» **Task requirements**
Every line below must be reproduced exactly. Copy them all.

::::::::

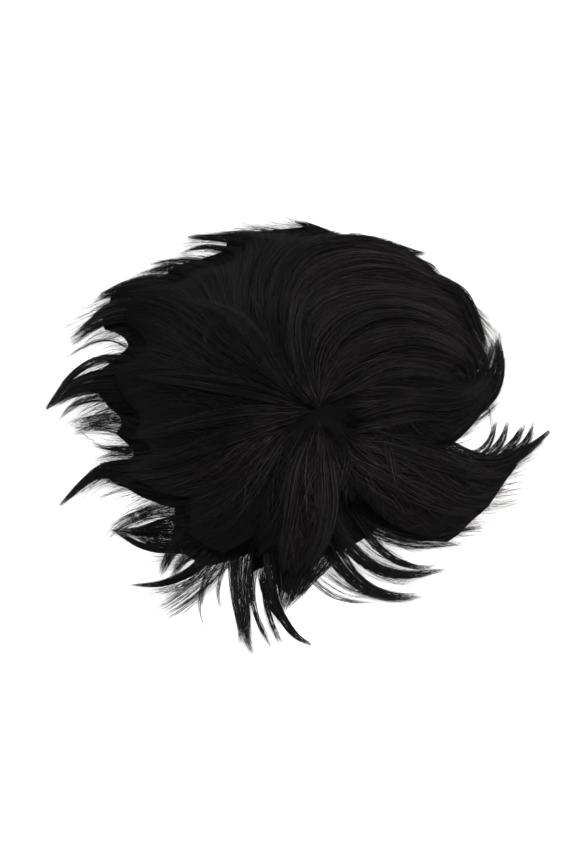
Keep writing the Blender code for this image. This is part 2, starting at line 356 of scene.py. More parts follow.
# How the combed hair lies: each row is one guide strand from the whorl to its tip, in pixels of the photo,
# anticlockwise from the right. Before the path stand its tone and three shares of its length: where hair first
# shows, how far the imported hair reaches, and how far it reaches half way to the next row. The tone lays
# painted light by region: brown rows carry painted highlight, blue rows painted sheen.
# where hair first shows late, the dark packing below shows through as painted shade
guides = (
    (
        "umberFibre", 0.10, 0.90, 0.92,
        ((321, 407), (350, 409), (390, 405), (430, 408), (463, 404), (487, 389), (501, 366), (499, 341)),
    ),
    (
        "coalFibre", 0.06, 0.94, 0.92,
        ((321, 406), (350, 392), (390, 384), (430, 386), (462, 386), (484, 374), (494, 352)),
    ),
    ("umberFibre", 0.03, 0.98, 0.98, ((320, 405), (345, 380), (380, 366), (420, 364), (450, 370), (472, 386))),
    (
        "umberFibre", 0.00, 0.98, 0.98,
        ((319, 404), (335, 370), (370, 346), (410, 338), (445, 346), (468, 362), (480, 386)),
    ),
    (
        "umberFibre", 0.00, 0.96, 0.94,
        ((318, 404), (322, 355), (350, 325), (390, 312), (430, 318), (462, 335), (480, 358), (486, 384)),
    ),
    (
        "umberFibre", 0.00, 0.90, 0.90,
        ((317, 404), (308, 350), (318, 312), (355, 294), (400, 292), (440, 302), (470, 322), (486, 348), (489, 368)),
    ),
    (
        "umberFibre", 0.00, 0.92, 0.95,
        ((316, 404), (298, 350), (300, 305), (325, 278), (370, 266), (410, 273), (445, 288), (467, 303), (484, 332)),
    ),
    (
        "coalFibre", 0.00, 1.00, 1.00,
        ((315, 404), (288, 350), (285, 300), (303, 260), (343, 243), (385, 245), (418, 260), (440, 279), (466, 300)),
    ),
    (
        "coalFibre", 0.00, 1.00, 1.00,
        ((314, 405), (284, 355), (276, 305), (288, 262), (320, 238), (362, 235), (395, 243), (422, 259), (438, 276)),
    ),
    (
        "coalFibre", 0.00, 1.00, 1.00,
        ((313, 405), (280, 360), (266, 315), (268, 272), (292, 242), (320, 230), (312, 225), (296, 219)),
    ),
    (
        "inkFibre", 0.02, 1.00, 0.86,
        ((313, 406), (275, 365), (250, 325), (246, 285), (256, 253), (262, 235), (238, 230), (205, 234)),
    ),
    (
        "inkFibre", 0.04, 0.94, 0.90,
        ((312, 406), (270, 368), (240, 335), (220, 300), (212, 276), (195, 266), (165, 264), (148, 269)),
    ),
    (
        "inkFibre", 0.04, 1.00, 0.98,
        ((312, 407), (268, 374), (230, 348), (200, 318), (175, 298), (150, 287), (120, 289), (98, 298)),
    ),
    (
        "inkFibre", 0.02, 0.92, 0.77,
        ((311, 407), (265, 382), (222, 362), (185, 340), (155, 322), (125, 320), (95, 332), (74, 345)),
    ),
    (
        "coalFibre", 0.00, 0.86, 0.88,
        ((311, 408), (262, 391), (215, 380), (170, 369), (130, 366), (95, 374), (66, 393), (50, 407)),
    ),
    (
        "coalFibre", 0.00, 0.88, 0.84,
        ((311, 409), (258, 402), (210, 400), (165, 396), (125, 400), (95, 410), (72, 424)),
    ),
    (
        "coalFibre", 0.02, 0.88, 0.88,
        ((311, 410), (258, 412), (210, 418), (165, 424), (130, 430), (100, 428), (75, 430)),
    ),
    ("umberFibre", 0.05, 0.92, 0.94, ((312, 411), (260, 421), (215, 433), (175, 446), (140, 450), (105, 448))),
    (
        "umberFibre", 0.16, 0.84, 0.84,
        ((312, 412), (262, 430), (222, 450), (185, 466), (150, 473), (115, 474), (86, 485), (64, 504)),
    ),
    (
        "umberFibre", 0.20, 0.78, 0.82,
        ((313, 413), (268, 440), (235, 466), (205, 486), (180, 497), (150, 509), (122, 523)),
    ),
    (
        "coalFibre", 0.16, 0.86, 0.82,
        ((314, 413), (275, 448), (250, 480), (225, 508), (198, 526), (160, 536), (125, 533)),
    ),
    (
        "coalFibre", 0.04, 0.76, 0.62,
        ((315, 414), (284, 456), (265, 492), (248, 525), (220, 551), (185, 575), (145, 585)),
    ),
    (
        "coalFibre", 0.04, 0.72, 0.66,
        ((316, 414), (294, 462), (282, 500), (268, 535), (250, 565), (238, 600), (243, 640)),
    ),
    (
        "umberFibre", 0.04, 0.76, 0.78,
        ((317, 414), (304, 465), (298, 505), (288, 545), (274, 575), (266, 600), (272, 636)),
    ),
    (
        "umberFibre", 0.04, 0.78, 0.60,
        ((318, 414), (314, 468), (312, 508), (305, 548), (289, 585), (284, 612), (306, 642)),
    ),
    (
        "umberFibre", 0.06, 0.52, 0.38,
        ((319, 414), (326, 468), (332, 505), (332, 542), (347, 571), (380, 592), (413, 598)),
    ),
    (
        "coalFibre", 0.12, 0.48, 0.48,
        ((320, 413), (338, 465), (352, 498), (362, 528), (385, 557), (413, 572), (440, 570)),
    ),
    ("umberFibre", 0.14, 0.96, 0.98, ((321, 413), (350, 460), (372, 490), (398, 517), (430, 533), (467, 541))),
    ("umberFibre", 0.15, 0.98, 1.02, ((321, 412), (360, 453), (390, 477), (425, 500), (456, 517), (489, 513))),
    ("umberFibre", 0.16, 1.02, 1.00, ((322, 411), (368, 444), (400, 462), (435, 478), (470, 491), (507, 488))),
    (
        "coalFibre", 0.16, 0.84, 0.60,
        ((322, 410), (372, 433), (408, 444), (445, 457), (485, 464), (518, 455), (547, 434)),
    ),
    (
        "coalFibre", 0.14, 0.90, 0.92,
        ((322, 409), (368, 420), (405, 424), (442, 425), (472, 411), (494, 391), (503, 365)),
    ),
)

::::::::

» **Final answer**
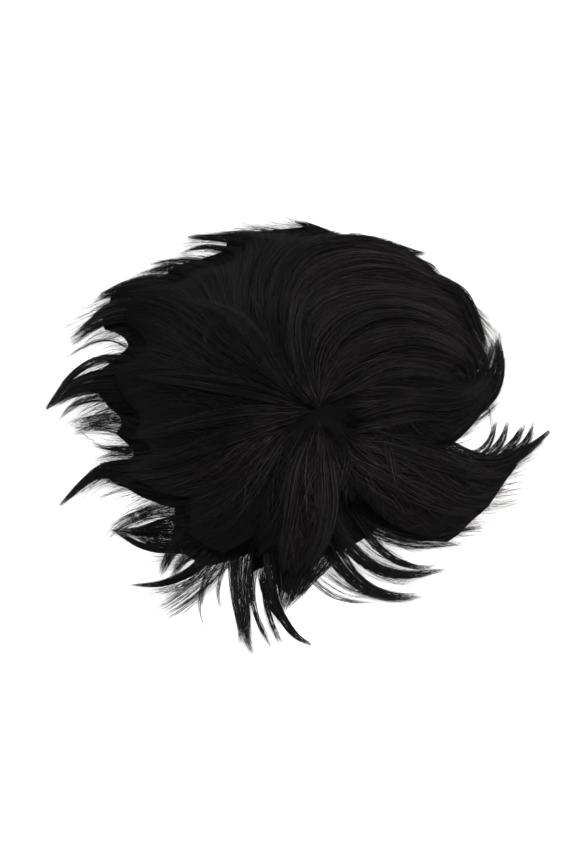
Keep writing the Blender code for this image. This is part 2, starting at line 356 of scene.py. More parts follow.
# How the combed hair lies: each row is one guide strand from the whorl to its tip, in pixels of the photo,
# anticlockwise from the right. Before the path stand its tone and three shares of its length: where hair first
# shows, how far the imported hair reaches, and how far it reaches half way to the next row. The tone lays
# painted light by region: brown rows carry painted highlight, blue rows painted sheen.
# where hair first shows late, the dark packing below shows through as painted shade
guides = (
    (
        "umberFibre", 0.10, 0.90, 0.92,
        ((321, 407), (350, 409), (390, 405), (430, 408), (463, 404), (487, 389), (501, 366), (499, 341)),
    ),
    (
        "coalFibre", 0.06, 0.94, 0.92,
        ((321, 406), (350, 392), (390, 384), (430, 386), (462, 386), (484, 374), (494, 352)),
    ),
    ("umberFibre", 0.03, 0.98, 0.98, ((320, 405), (345, 380), (380, 366), (420, 364), (450, 370), (472, 386))),
    (
        "umberFibre", 0.00, 0.98, 0.98,
        ((319, 404), (335, 370), (370, 346), (410, 338), (445, 346), (468, 362), (480, 386)),
    ),
    (
        "umberFibre", 0.00, 0.96, 0.94,
        ((318, 404), (322, 355), (350, 325), (390, 312), (430, 318), (462, 335), (480, 358), (486, 384)),
    ),
    (
        "umberFibre", 0.00, 0.90, 0.90,
        ((317, 404), (308, 350), (318, 312), (355, 294), (400, 292), (440, 302), (470, 322), (486, 348), (489, 368)),
    ),
    (
        "umberFibre", 0.00, 0.92, 0.95,
        ((316, 404), (298, 350), (300, 305), (325, 278), (370, 266), (410, 273), (445, 288), (467, 303), (484, 332)),
    ),
    (
        "coalFibre", 0.00, 1.00, 1.00,
        ((315, 404), (288, 350), (285, 300), (303, 260), (343, 243), (385, 245), (418, 260), (440, 279), (466, 300)),
    ),
    (
        "coalFibre", 0.00, 1.00, 1.00,
        ((314, 405), (284, 355), (276, 305), (288, 262), (320, 238), (362, 235), (395, 243), (422, 259), (438, 276)),
    ),
    (
        "coalFibre", 0.00, 1.00, 1.00,
        ((313, 405), (280, 360), (266, 315), (268, 272), (292, 242), (320, 230), (312, 225), (296, 219)),
    ),
    (
        "inkFibre", 0.02, 1.00, 0.86,
        ((313, 406), (275, 365), (250, 325), (246, 285), (256, 253), (262, 235), (238, 230), (205, 234)),
    ),
    (
        "inkFibre", 0.04, 0.94, 0.90,
        ((312, 406), (270, 368), (240, 335), (220, 300), (212, 276), (195, 266), (165, 264), (148, 269)),
    ),
    (
        "inkFibre", 0.04, 1.00, 0.98,
        ((312, 407), (268, 374), (230, 348), (200, 318), (175, 298), (150, 287), (120, 289), (98, 298)),
    ),
    (
        "inkFibre", 0.02, 0.92, 0.77,
        ((311, 407), (265, 382), (222, 362), (185, 340), (155, 322), (125, 320), (95, 332), (74, 345)),
    ),
    (
        "coalFibre", 0.00, 0.86, 0.88,
        ((311, 408), (262, 391), (215, 380), (170, 369), (130, 366), (95, 374), (66, 393), (50, 407)),
    ),
    (
        "coalFibre", 0.00, 0.88, 0.84,
        ((311, 409), (258, 402), (210, 400), (165, 396), (125, 400), (95, 410), (72, 424)),
    ),
    (
        "coalFibre", 0.02, 0.88, 0.88,
        ((311, 410), (258, 412), (210, 418), (165, 424), (130, 430), (100, 428), (75, 430)),
    ),
    ("umberFibre", 0.05, 0.92, 0.94, ((312, 411), (260, 421), (215, 433), (175, 446), (140, 450), (105, 448))),
    (
        "umberFibre", 0.16, 0.84, 0.84,
        ((312, 412), (262, 430), (222, 450), (185, 466), (150, 473), (115, 474), (86, 485), (64, 504)),
    ),
    (
        "umberFibre", 0.20, 0.78, 0.82,
        ((313, 413), (268, 440), (235, 466), (205, 486), (180, 497), (150, 509), (122, 523)),
    ),
    (
        "coalFibre", 0.16, 0.86, 0.82,
        ((314, 413), (275, 448), (250, 480), (225, 508), (198, 526), (160, 536), (125, 533)),
    ),
    (
        "coalFibre", 0.04, 0.76, 0.62,
        ((315, 414), (284, 456), (265, 492), (248, 525), (220, 551), (185, 575), (145, 585)),
    ),
    (
        "coalFibre", 0.04, 0.72, 0.66,
        ((316, 414), (294, 462), (282, 500), (268, 535), (250, 565), (238, 600), (243, 640)),
    ),
    (
        "umberFibre", 0.04, 0.76, 0.78,
        ((317, 414), (304, 465), (298, 505), (288, 545), (274, 575), (266, 600), (272, 636)),
    ),
    (
        "umberFibre", 0.04, 0.78, 0.60,
        ((318, 414), (314, 468), (312, 508), (305, 548), (289, 585), (284, 612), (306, 642)),
    ),
    (
        "umberFibre", 0.06, 0.52, 0.38,
        ((319, 414), (326, 468), (332, 505), (332, 542), (347, 571), (380, 592), (413, 598)),
    ),
    (
        "coalFibre", 0.12, 0.48, 0.48,
        ((320, 413), (338, 465), (352, 498), (362, 528), (385, 557), (413, 572), (440, 570)),
    ),
    ("umberFibre", 0.14, 0.96, 0.98, ((321, 413), (350, 460), (372, 490), (398, 517), (430, 533), (467, 541))),
    ("umberFibre", 0.15, 0.98, 1.02, ((321, 412), (360, 453), (390, 477), (425, 500), (456, 517), (489, 513))),
    ("umberFibre", 0.16, 1.02, 1.00, ((322, 411), (368, 444), (400, 462), (435, 478), (470, 491), (507, 488))),
    (
        "coalFibre", 0.16, 0.84, 0.60,
        ((322, 410), (372, 433), (408, 444), (445, 457), (485, 464), (518, 455), (547, 434)),
    ),
    (
        "coalFibre", 0.14, 0.90, 0.92,
        ((322, 409), (368, 420), (405, 424), (442, 425), (472, 411), (494, 391), (503, 365)),
    ),
)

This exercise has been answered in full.